> Stated goal:
The data below holds the lines to copy: everything from the line containing "Keep writing the" to the line containing "return mix(left, right, share)", both ends included, set down exactly.

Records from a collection
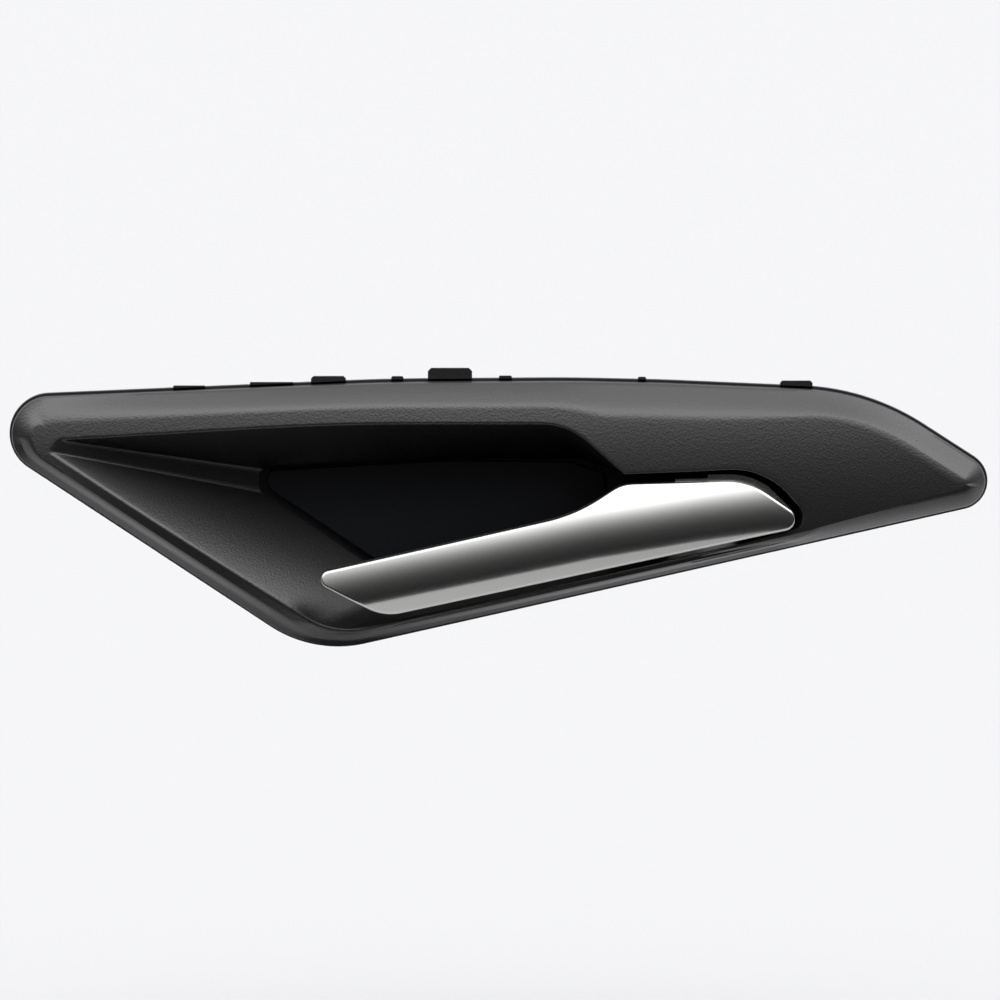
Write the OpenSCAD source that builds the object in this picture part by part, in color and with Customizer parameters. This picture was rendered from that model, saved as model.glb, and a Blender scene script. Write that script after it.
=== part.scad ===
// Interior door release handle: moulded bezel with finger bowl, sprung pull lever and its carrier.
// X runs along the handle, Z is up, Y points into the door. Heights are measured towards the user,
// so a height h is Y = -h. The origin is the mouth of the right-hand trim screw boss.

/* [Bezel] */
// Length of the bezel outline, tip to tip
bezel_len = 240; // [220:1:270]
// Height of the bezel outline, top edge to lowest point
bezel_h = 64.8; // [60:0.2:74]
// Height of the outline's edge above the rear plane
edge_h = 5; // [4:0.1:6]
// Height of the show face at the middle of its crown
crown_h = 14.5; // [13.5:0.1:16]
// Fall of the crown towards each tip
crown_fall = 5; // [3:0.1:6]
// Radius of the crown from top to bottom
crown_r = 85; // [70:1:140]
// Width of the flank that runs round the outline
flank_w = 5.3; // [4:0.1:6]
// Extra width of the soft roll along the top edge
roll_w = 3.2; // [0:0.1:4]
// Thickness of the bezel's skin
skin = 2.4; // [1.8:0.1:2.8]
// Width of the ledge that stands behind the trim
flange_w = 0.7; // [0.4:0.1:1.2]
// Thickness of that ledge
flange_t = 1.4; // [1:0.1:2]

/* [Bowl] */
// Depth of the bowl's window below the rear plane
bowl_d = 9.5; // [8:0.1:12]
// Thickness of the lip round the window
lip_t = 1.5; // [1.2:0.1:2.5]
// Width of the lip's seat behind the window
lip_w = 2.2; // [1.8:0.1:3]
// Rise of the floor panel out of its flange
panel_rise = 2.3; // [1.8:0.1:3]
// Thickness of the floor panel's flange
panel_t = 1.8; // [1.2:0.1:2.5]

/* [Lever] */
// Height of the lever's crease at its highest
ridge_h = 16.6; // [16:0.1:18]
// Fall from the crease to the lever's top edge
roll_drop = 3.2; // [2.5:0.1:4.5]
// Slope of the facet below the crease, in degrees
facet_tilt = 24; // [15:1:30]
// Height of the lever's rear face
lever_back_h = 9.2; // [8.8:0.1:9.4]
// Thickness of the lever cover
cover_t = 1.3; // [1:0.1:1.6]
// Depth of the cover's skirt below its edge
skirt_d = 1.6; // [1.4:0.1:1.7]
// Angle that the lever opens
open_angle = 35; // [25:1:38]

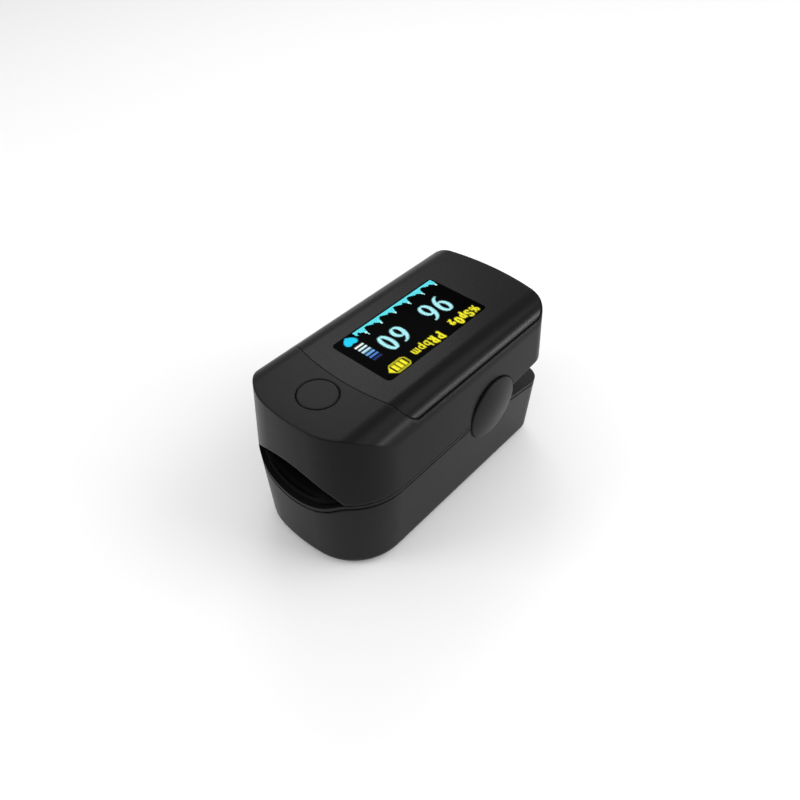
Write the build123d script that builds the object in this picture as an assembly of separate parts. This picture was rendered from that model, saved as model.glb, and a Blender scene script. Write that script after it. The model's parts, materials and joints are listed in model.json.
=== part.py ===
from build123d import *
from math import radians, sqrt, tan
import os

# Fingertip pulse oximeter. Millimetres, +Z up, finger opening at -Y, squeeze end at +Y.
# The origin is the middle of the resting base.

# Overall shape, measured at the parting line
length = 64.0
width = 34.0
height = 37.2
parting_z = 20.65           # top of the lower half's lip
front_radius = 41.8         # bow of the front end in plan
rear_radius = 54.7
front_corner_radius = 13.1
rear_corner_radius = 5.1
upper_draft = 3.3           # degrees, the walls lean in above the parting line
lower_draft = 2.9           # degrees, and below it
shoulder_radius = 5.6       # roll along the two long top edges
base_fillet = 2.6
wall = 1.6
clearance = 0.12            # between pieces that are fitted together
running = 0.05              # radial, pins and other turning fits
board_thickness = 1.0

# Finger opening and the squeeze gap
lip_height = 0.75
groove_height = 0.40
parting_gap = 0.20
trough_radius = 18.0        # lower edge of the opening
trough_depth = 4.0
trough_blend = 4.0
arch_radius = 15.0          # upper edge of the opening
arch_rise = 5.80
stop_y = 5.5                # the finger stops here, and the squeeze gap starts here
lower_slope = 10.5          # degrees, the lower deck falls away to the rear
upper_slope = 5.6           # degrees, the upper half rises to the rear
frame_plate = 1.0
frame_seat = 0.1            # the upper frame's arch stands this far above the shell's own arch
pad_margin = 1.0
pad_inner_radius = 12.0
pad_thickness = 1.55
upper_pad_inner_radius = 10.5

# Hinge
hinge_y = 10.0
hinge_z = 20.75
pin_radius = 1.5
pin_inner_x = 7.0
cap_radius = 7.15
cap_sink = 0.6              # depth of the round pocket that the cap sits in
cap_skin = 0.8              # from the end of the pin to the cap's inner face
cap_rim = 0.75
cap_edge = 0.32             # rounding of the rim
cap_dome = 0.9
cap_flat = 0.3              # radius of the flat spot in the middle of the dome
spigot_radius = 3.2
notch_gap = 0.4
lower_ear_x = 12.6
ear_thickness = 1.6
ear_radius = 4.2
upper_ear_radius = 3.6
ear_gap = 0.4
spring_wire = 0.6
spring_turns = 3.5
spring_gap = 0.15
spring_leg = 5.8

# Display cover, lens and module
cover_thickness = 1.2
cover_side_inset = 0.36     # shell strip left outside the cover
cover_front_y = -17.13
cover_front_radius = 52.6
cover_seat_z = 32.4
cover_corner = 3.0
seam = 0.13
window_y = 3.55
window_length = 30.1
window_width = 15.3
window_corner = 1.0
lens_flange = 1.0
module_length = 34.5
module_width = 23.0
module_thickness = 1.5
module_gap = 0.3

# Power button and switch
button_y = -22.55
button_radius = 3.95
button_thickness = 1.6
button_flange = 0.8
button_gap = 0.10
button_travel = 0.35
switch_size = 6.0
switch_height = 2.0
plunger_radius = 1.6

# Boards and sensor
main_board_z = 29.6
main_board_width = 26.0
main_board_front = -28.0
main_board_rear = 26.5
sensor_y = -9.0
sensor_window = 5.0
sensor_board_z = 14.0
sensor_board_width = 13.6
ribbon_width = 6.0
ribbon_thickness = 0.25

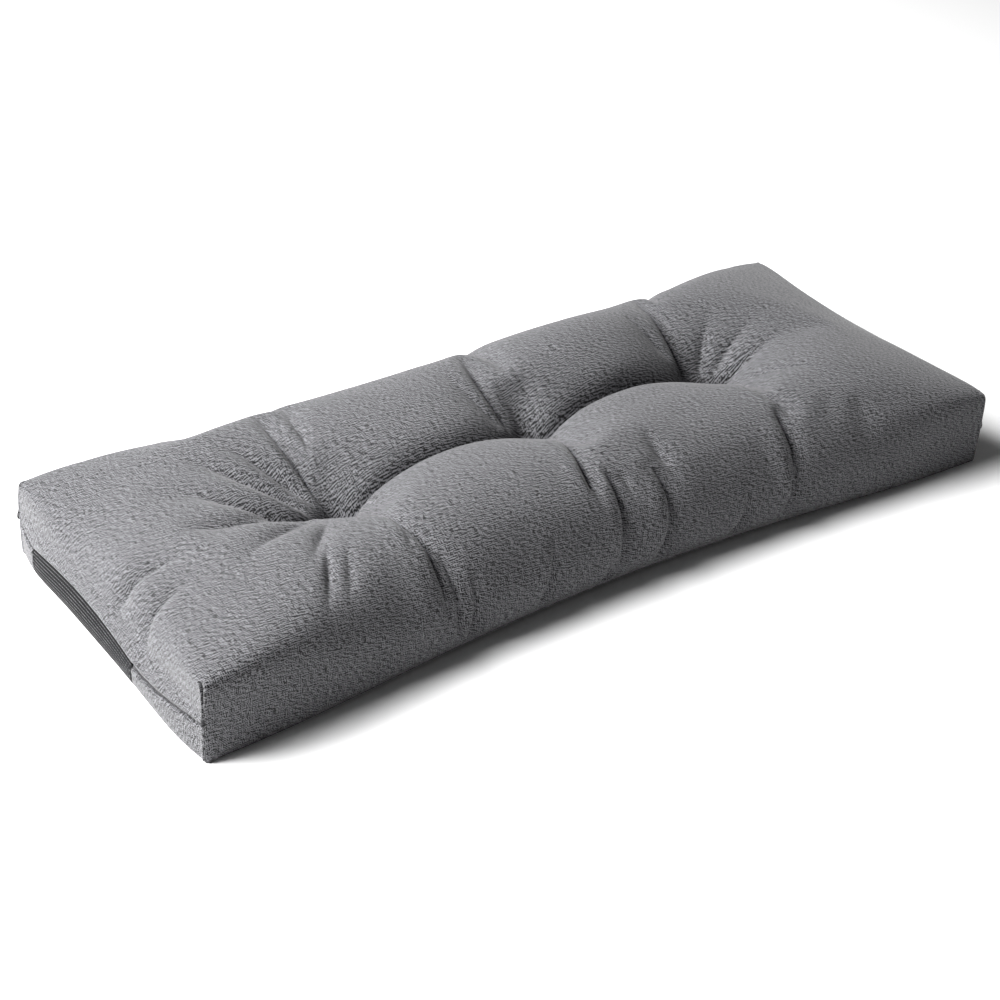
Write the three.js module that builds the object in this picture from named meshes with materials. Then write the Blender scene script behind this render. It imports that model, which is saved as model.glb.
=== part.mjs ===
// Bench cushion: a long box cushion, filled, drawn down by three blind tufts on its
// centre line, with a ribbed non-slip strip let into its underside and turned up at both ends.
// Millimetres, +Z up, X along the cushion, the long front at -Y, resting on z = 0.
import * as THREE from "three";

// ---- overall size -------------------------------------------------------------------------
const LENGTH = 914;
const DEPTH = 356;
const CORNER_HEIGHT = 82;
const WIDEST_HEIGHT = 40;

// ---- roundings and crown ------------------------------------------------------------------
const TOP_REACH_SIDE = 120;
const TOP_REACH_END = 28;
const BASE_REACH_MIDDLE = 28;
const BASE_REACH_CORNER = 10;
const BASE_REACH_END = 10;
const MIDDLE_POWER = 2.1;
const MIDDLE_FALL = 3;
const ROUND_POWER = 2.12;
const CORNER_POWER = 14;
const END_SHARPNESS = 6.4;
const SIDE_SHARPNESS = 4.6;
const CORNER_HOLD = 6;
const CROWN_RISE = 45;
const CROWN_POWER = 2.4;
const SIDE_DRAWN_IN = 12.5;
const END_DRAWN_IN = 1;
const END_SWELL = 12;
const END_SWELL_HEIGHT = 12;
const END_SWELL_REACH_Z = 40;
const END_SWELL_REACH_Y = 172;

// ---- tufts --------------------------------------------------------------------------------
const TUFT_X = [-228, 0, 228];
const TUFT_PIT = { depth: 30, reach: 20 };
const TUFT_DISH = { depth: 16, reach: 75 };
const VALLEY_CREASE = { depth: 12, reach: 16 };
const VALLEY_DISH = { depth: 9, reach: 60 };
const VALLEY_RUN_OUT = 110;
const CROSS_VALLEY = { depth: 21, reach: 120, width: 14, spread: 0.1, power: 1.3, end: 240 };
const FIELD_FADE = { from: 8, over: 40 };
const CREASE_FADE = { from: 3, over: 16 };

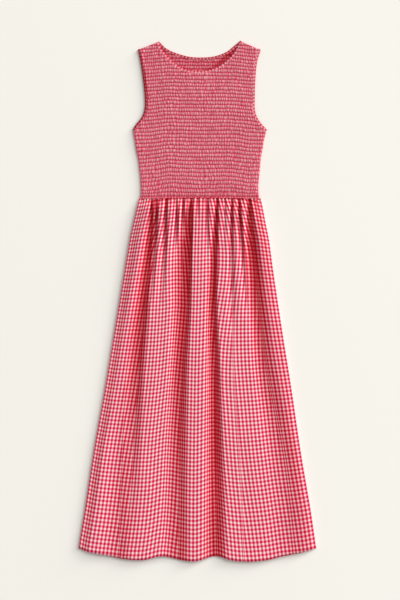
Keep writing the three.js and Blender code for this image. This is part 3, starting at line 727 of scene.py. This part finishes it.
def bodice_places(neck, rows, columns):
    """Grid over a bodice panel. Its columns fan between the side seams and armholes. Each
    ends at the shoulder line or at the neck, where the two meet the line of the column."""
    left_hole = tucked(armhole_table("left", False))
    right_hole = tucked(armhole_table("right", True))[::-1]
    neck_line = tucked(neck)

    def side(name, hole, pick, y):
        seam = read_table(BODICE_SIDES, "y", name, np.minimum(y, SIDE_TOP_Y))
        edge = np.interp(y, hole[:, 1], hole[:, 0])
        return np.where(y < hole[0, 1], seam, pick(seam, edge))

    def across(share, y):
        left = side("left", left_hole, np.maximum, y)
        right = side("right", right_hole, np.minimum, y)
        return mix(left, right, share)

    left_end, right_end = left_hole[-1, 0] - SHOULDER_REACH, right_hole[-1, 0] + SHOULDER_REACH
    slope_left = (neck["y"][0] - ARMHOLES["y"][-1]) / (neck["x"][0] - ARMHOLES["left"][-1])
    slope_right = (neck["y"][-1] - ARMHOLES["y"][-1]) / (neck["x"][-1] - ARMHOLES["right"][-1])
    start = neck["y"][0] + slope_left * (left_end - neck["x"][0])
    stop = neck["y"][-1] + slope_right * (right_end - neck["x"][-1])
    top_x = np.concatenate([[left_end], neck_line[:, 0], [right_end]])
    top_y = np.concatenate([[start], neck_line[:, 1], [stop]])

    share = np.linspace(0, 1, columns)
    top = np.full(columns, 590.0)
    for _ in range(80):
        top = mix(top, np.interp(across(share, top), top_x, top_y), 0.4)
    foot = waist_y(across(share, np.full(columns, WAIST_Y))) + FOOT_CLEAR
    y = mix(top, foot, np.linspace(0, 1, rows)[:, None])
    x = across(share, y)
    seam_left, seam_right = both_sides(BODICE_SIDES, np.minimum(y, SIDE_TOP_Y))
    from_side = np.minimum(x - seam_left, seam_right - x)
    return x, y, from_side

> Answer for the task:
Keep writing the three.js and Blender code for this image. This is part 3, starting at line 727 of scene.py. This part finishes it.
def bodice_places(neck, rows, columns):
    """Grid over a bodice panel. Its columns fan between the side seams and armholes. Each
    ends at the shoulder line or at the neck, where the two meet the line of the column."""
    left_hole = tucked(armhole_table("left", False))
    right_hole = tucked(armhole_table("right", True))[::-1]
    neck_line = tucked(neck)

    def side(name, hole, pick, y):
        seam = read_table(BODICE_SIDES, "y", name, np.minimum(y, SIDE_TOP_Y))
        edge = np.interp(y, hole[:, 1], hole[:, 0])
        return np.where(y < hole[0, 1], seam, pick(seam, edge))

    def across(share, y):
        left = side("left", left_hole, np.maximum, y)
        right = side("right", right_hole, np.minimum, y)
        return mix(left, right, share)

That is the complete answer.